At the same time, as preservationists increase the number of metadata fields, databases are quickly becoming burdened with expansive and redundant metadata that was never planned, and that leads to slow searches and new challenges for database backups and archiving. Systems and workflows often become tightly coupled, so one aspect of the system is heavily dependent on another to function.

“We’ve recognized that there is a problem in the preservation industry in that” the media asset management (MAM) and digital asset management (DAM) system that usually “contains the audio and video essence is often disjointed from the database that contains all the metadata,” Steve Kochak, president of DPL told the Media & Entertainment Services Alliance (MESA) after The Reel Thing presentation.

In response to that challenge, Kochak said: “We’ve sort of set out to try to figure out [if there is a way] to embed the metadata with the audio and video essence, so that instead of worrying about two disparate systems … we could have one singular thing that was most important, which would be the audio and video essence.”

In traditional MAM and DAM, “there’s usually a proprietary database that contains all of the metadata associated with the images and audio in addition to other things like proxies,” Kochak explained. But he added: “The problem is if that ever gets separated from your audio and video, you’re sort of in the dark because one system needs the other in order to have a successful preservation system.”

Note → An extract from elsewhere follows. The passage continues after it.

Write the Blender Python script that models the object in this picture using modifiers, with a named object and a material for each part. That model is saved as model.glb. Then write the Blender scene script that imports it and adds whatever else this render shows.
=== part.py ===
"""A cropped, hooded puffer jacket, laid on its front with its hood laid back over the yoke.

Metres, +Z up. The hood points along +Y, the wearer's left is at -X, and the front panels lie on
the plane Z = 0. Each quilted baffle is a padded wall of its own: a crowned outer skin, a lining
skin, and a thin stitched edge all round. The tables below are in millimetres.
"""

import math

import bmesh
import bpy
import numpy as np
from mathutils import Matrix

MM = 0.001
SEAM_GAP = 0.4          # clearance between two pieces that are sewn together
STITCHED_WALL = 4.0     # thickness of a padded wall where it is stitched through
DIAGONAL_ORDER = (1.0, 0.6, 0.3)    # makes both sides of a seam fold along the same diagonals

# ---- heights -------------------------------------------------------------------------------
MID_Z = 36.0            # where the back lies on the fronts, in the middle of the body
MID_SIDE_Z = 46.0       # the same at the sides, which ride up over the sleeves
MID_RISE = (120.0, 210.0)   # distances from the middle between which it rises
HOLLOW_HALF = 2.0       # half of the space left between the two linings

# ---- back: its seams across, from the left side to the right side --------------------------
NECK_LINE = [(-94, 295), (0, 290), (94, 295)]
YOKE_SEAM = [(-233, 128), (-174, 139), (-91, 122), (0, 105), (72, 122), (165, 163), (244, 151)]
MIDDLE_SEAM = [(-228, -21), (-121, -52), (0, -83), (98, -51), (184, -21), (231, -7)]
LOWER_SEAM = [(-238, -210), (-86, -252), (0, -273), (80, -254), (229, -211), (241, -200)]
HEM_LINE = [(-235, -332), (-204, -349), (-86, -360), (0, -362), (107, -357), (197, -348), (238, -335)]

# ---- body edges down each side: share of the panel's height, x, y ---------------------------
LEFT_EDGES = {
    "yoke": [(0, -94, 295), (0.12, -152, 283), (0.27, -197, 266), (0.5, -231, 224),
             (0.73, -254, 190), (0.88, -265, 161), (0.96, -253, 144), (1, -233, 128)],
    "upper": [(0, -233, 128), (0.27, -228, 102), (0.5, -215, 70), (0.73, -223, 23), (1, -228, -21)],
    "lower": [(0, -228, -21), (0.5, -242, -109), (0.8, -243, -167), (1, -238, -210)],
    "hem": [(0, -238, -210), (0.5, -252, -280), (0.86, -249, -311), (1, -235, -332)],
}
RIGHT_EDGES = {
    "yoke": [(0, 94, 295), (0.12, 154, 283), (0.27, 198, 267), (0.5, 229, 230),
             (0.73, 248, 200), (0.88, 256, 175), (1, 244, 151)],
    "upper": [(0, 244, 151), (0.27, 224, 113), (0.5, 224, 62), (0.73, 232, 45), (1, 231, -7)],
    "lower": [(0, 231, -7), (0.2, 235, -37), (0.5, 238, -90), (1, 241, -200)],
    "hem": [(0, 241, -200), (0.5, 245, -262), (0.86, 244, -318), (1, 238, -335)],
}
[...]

As he did during The Reel Thing presentation, Kochak pointed to the importance of the Archive eXchange Format (AXF), standardized by the Society of Motion Picture and Television Engineers (SMPTE) a couple of years ago. SMPTE introduced a new revision of that format this year, he told us, noting: “There’s a way to embed all of the metadata inside of these preservation objects, which would allow someone who had an archive system to switch from one MAM or DAM to another relatively easily because you have no complexity with migrating the database in addition to your audio and video. You only have to worry about your audio and video.”

Of course, there are standards all over the place today in terms of how we’re dealing with metadata. But “what’s right for one content owner may not be right for another,” Kochak noted. That said, he told us: “We like SMPTE just because it is so broadcast television- [and] feature film-centric. And we want to use those open standards. I should also mention that AXF is not just a SMPTE standard, it’s also an IEEE standard …. And it seems to be growing in momentum tremendously, especially in media and entertainment. Not all studios necessarily know they’re using it though because it’s the backend of a lot of other systems. So, I would say [that] we are headed down the right track, just because of the growing momentum behind it.”
There are, meanwhile, very specific challenges faced by companies like HBO when it comes to the huge amount of catalog titles in their libraries and the accompanying metadata for all that content.

The industry has been “managing the description of the assets separately from the assets themselves for a number of years in the analog world,” Randal Luckow, director of HBO Archives and Asset Management, told us. “It was easy enough to have a database that spoke to a single object: a one-to-one, a catalog record in a database that speaks to something on a tape or a piece of film or a reel. It becomes problematic when you have more than a whole-part relationship with your assets or if … the databases become disconnected.”

In addition, Luckow went on to point out, that model “doesn’t work in a digital realm at all.” That’s because, he said: “There’s all kinds of other relationships between whole-part or parent-child: There’s part-to-part. There’s synchronous and non-synchronous. There’s a number of other richer relationships that we aren’t taking advantage of in the way that databases are constructed. So, there’s a disconnect there already. The long-term preservation of these assets require that we look at archival principles, provenance, chain of ownership, original order, and we try to reflect these principles in the way that we manage our assets — whether they’re physical or digital, in the archive space.” Luckow also noted that archival principles, “which have a long history going back to the 1700s if not earlier, are actually still applicable in the digital space.”

Luckow added: “What we’re discovering in this history in the last 20 years of digital asset management is that if databases tend to become disconnected, maybe it makes more sense for us to just to, as an archival principle, to try to make our objects self-describing. And when we say that we want to make sure that the original order is captured because when we migrate a digital object from an analog object, we are changing the structure of that object.”

On a videotape, the video track and the audio track are “tightly coupled,” Luckow noted. But when we migrate those tracks, two separate tracks are created: the video essence and the audio essence, he said. Therefore, he told us: “We need to contextualize that in some way that allows us to – and the people who follow us – to understand how that original thing was constructed and what those relationships were.”